Over-estimating the real-world impact of a strategy is a common commercial disappointment. This is because businesses often rely on the correlative statistics used by data scientists, where causation is unclear. For example, do sales really go up when you do more advertising? Or does the brand team spend more on advertising when there’s additional sales to be had? In both cases, a link between sales and ad spend would be observed in a time series model. But only in the first case will a strategy of spending more on advertising yield increased sales.

We’ve discussed why ‘correlation isn’t causation’ in other posts (e.g. here). It means that the size of any effect measured with data science techniques always turns out muted in practice. A retention analysis might show that people who use a feature are less likely to churn. But cajoling non-adopters to use this feature is very different from noticing that un-incentivised super-users are more loyal, which is what caused the original correlation.

RCTs don’t suffer from this problem because they conclusively establish the causal relationship between an innovation and an outcome. The random allocation of participants means that the change tested in a treatment group, relative to the control, is the only thing that’s different. So that change must be what caused any observed shift in outcomes.

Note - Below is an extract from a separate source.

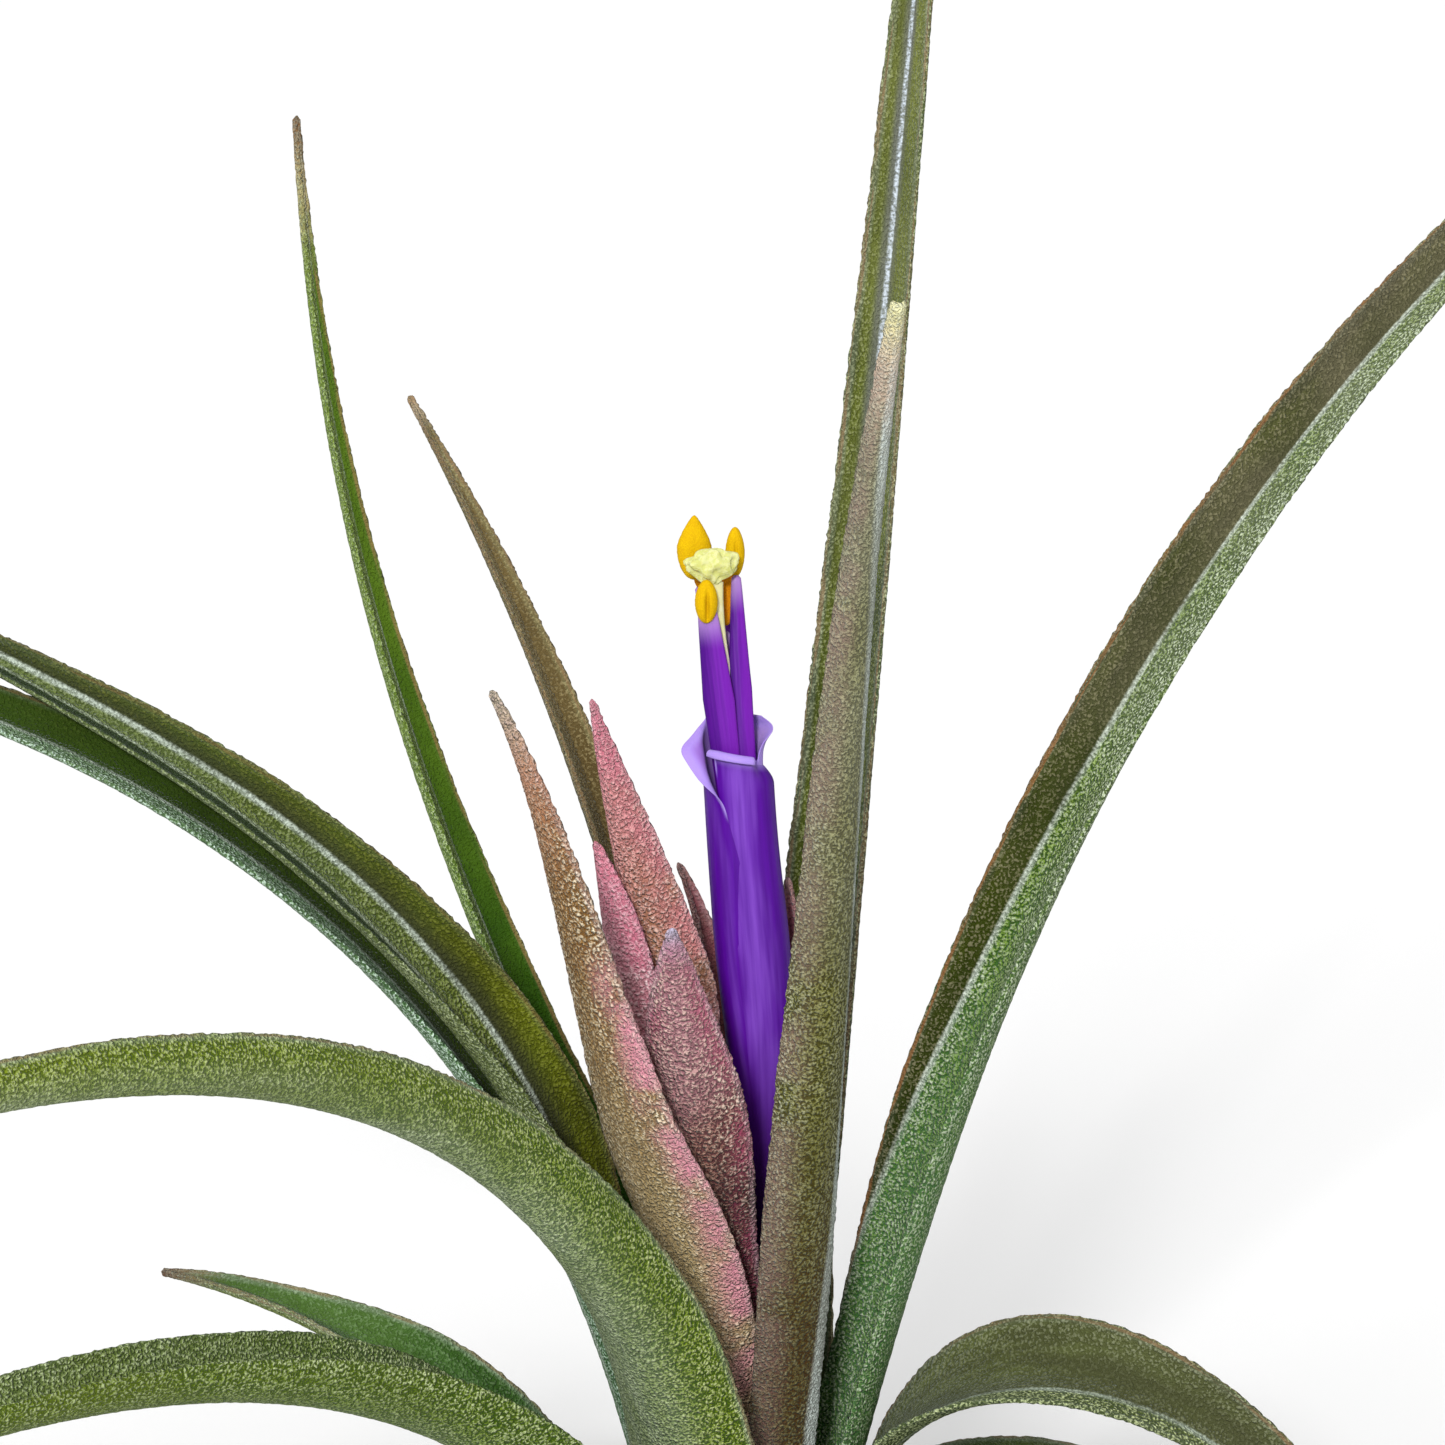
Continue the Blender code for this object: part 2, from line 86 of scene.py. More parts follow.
def blend(keys: tuple[float, ...], along: np.ndarray) -> np.ndarray:
    """Blends keys smoothly, from the first at 0 to the last at 1.

    Args:
        keys: the values to pass from one to the next.
        along: where to blend, from 0 to 1.

    Returns:
        The blended value at each place.
    """
    order = len(keys) - 1
    total = np.zeros_like(along)
    for i, key in enumerate(keys):
        total = total + math.comb(order, i) * along**i * (1.0 - along) ** (order - i) * key
    return total


class Nodes:
    """Lays out one material's shader nodes."""

    def __init__(self, name: str) -> None:
        """Starts a material with only its shader and output.

        Args:
            name: the material's name.
        """
        self.material: bpy.types.Material = bpy.data.materials.new(name)
        self.material.use_nodes = True
        self.tree: bpy.types.ShaderNodeTree = self.material.node_tree
        self.shader: bpy.types.Node = self.tree.nodes["Principled BSDF"]

    def join(self, source: object, target: bpy.types.NodeSocket) -> None:
        """Links a socket to an input, or sets a plain value on it.

        Args:
            source: a socket, a number or a colour.
            target: the input that takes it.
        """
        if isinstance(source, bpy.types.NodeSocket):
            self.tree.links.new(source, target)
        else:
            target.default_value = source

    def attribute(self, name: str) -> bpy.types.NodeSocket:
        """The number stored on the mesh under that name."""
        node = self.tree.nodes.new("ShaderNodeAttribute")
        node.attribute_name = name
        return node.outputs["Fac"]

    def vector(self, name: str) -> bpy.types.NodeSocket:
        """The vector stored on the mesh under that name."""
        node = self.tree.nodes.new("ShaderNodeAttribute")
        node.attribute_name = name
        return node.outputs["Vector"]

    def place(self) -> bpy.types.NodeSocket:
        """The place of a point on the object, in metres."""
        return self.tree.nodes.new("ShaderNodeTexCoord").outputs["Object"]

    def math(self, operation: str, first: object, second: object = 0.0) -> bpy.types.NodeSocket:
        """A sum of two numbers.

        Args:
            operation: the node's name for it, such as MULTIPLY.
            first: a socket or a number.
            second: a socket or a number.

        Returns:
            The result's socket.
        """
        node = self.tree.nodes.new("ShaderNodeMath")
        node.operation = operation
        self.join(first, node.inputs[0])
        self.join(second, node.inputs[1])
        return node.outputs[0]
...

Returning to the churn example, before declaring victory and implementing a large-scale feature activation programme, the firm should run a churn reduction A/B test. This would observe churn for a control group in parallel with other treatments where, informed by the data science, we attempt to incentivise feature usage or, indeed, any other activity we think may cost-effectively reduce churn. Only in this way can we precisely measure each strategy’s effect and manage the business based on that evidence. This allows us to avoid costly mistakes or failures and, conversely, channel our limited resources into the highest yield activities.